Rajendra Aryal, Indonesia and Timor Leste representative of the U.N.’s Food and Agriculture Organization, says eFishery has the potential to contribute to the sustainability of the Indonesian fishery sector. Smart feeding technology, he notes, can “help farmers optimize feed usage, reduce waste and improve fish health, ultimately increasing farm productivity and profitability.” Still, Aryal says that “continuous monitoring and adjustment of their technology and business model will be essential to ensure long-term sustainability.”
While automatic feeders were key to eFishery getting off the ground and staying there, Huzaifah says the business model has changed in the past three years, and the tool is no longer a significant revenue contributor. Taking its place are margins involving a mix of financing, which includes channeling credit from banks to farmers to be used for buying fish feed from third parties, and fish sales. In a presentation at the Forbes Global CEO Conference in Singapore in September, Huzaifah joked that the “fish tank is the new fintech,” adding that in aquaculture, “we’re the largest fish in the sea.”

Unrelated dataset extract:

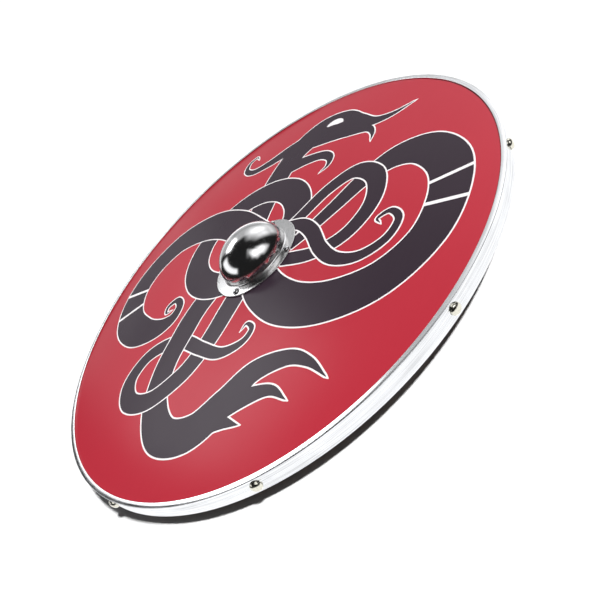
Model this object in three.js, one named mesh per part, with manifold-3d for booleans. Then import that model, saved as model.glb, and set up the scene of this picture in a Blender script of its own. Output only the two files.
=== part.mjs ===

“To achieve the level of growth we expected, partnership with feed producers and finance companies is necessary. If we build our own feed factory, we might trap the farmers in buying our products and betray the idea of helping them,” Huzaifah says. The company maintains it has significantly lifted breeders’ income.
At this stage, eFishery doesn’t have a competitor, and is in a good position to expand because it’s already profitable, rather than striving for profit at a time when funding has become tight. Indeed, Huzaifah has plenty of expansion plans and ambition. He wants to more than triple the number of ponds in eFishery’s ecosystem to 1 million in 2025, and to get into exporting fish. He also wants to expand in other countries, and has started pilot projects in Bangladesh, Thailand and Vietnam.

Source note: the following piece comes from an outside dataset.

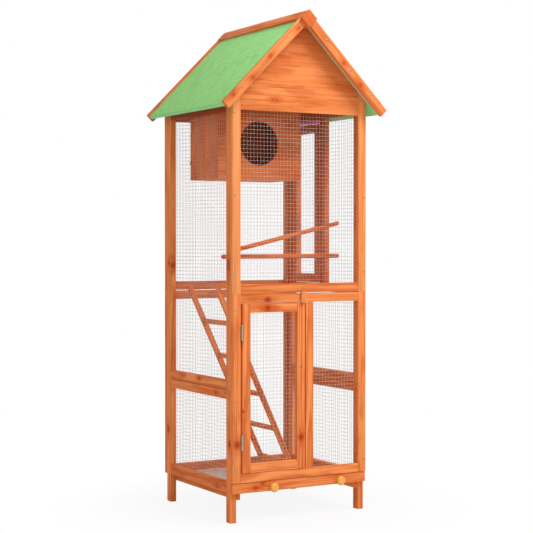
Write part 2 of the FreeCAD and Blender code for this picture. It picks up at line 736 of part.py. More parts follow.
def hinge_leaf(name, gap, outward, knuckles):
    """One leaf about an axis through the origin, its plate on the side that outward names."""
    thick = (f"{gap} / 2 - leaf_thickness", f"{gap} / 2") if outward > 0 else (f"-{gap} / 2",
                                                                             f"leaf_thickness - {gap} / 2")
    plate_span = ("axis_offset", "axis_offset + leaf_width")
    solids = [board(name + "_plate", thick, plate_span, ("0", "hinge_length"))]
    for count in knuckles:
        low = f"({segment} + seat_gap) * {count}"
        solids.append(rod(f"{name}_knuckle_{count}", "knuckle_radius", segment, z=low))
        solids.append(board(f"{name}_neck_{count}", thick, ("0", "axis_offset"), (low, f"{low} + {segment}")))
    whole = doc.addObject("Part::MultiFuse", name + "_whole")
    whole.Shapes = solids
    leaf = doc.addObject("Part::Cut", name + "_leaf")
    leaf.Base = whole
    leaf.Tool = rod(name + "_bore", "pin_radius + pin_gap", "hinge_length")
    return leaf


def hinge_pair(door, gap, x, y, levels, frame_side, turn):
    """Frame leaves, door leaves and pins of one door's two hinges."""
    frame_leaves = []
    door_leaves = []
    pins = []
    for end, level in zip(("low", "high"), levels):
        frame_leaf = hinge_leaf(f"{door}_{end}_frame", gap, frame_side, range(0, knuckle_count, 2))
        door_leaf = hinge_leaf(f"{door}_{end}_door", gap, -frame_side, range(1, knuckle_count, 2))
        for leaf in (frame_leaf, door_leaf):
            leaf.Placement = FreeCAD.Placement(FreeCAD.Vector(), FreeCAD.Rotation(z_axis, turn))
            place(leaf, x, y, level)
        frame_leaves.append(frame_leaf)
        door_leaves.append(door_leaf)
        pins.append(rod(f"{door}_{end}_pin", "pin_radius", "hinge_length + 2 * pin_tail", x, y,
                        f"{level} - pin_tail"))
    return frame_leaves, door_leaves, pins


front_levels = ("door_bottom + hinge_foot_inset", "door_top - hinge_head_inset - hinge_length")
side_levels = ("side_door_bottom + hinge_foot_inset", "side_door_top - hinge_head_inset - hinge_length")
front_hinges = hinge_pair("front", "front_hinge_gap", "front_axis", "cage_front - axis_offset", front_levels,
                          -1, 0)
side_hinges = hinge_pair("side", "side_hinge_gap", "cage_right + axis_offset", "side_axis", side_levels,
                         1, quarter_turn)
node("frame_hinge_leaves", *front_hinges[0], *side_hinges[0])
node("front_door_hinge_leaves", *front_hinges[1])
node("side_door_hinge_leaves", *side_hinges[1])
node("hinge_pins", *front_hinges[2], *side_hinges[2])


# Turn buttons: short wooden bars with round corners, each on one screw.
def turn_button(name, plane, centre, long_up, span):
    across, level = centre
    high = "button_long_end" if long_up else "button_short_end"
    low = "button_short_end" if long_up else "button_long_end"
    left = f"{across} - button_width / 2"
    right = f"{across} + button_width / 2"
    points = [(left, f"{level} - {low}"), (right, f"{level} - {low}"), (right, f"{level} + {high}"),
              (left, f"{level} + {high}")]
    body = plate(name, plane, points, span, [(centre, "button_bore_radius")])
    doc.recompute()
    thick = number("button_thickness")

    def is_corner(edge):
        return isinstance(edge.Curve, Part.Line) and abs(edge.Length - thick) < thick / 100
    round_edges(body, name + "_corners", "button_round", is_corner)
    return body


front_button_span = ("cage_front - seat_gap - button_thickness", "cage_front - seat_gap")
side_button_span = ("cage_right + seat_gap", "cage_right + seat_gap + button_thickness")
node("front_turn_button", turn_button("front_button", "XZ_Plane", ("front_button_side", "front_button_level"),
                                      True, front_button_span))
node("side_turn_button", turn_button("side_button", "YZ_Plane", ("side_button_depth", "side_button_level"),
                                     False, side_button_span))


# Screws: a domed head, and under it a shank or a washer where the piece has one.
def screw(name, x, y, z, facing, under=None):
    """A screw head at a point of a face; facing is -y, y, -x or x, and under is (radius, height)."""
    axis, angle = {"-y": (x_axis, quarter_turn), "y": (x_axis, -quarter_turn),
                   "-x": (y_axis, -quarter_turn), "x": (y_axis, quarter_turn)}[facing]
    head = rod(name + "_head", "screw_radius", "screw_height", z=under[1] if under else "0",
               top_radius="screw_top_radius")
    solids = [head]
    if under:
        solids.append(rod(name + "_under", under[0], under[1]))
    whole = doc.addObject("Part::MultiFuse" if under else "Part::Compound", name + "_screw")
    if under:
        whole.Shapes = solids
    else:
        whole.Links = solids
    whole.Placement = FreeCAD.Placement(FreeCAD.Vector(), FreeCAD.Rotation(axis, angle))
    return place(whole, x, y, z)


button_under = ("button_shank_radius", "2 * seat_gap + button_thickness")
node("turn_button_screws",
     screw("front_button", "front_button_side", "cage_front", "front_button_level", "-y", button_under),
     screw("side_button", "cage_right", "side_button_depth", "side_button_level", "x", button_under))

frame_screws = []
for sign, side in (("-", "left"), ("", "right")):
    across = f"{sign}(cage_right - screw_inset)"
    stretches = (("front_bottom", "front_seam", lower_screw_shares), ("front_seam", "eave_at_face",
                                                                      upper_screw_shares))
    for low, high, screw_shares in stretches:
        for count, share in enumerate(screw_shares):
            level = f"{low} + ({high} - {low}) * {share}"
            frame_screws.append(screw(f"{side}_{low}_{count}", across, "cage_front", level, "-y"))
    edge = screw(side + "_sill", f"{sign}cage_right", "(cage_front + front_inner) / 2",
                 "(front_bottom + front_sill) / 2", sign + "x")
    frame_screws.append(edge)
    for end, face, facing in (("front", "barge_front", "-y"), ("rear", "barge_back", "y")):
        for count, share in enumerate(barge_screw_shares):
            down = f"roof_length * {share}"
            across_barge = (f"{sign}(ridge_half_width + {down} * cos(roof_pitch_angle)"
                            " - barge_width / 2 * sin(roof_pitch_angle))")
            level = (f"ridge_shoulder - {down} * sin(roof_pitch_angle)"
                     " - barge_width / 2 * cos(roof_pitch_angle)")
            frame_screws.append(screw(f"{side}_{end}_barge_{count}", across_barge, face, level, facing))
frame_screws.append(screw("middle", "front_button_side", "cage_front",
                          "(front_upper_foot + front_upper_sill) / 2", "-y"))
node("frame_screws", *frame_screws)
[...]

Huzaifah says his company will focus on growing in India, where eFishery established a small footprint in the past year. According to him, India has a similar fragmented market like Indonesia but with more farmers and lower productivity, which gives plenty for the company to work on. The company has also begun exporting shrimp to the U.S. market, where buyers can trace the ponds’ origin locations, the farmers’ identity, the feed used and whether antibiotics were used, among other information, albeit needed to pay a premium price. Huzaifah says once the company builds an international reputation in terms of ecosystem and market, the next goal is an initial public offering in the U.S.
And he aims for a bigger catch. His website says eFishery is “bridging the digital gap, meeting the world’s food needs.”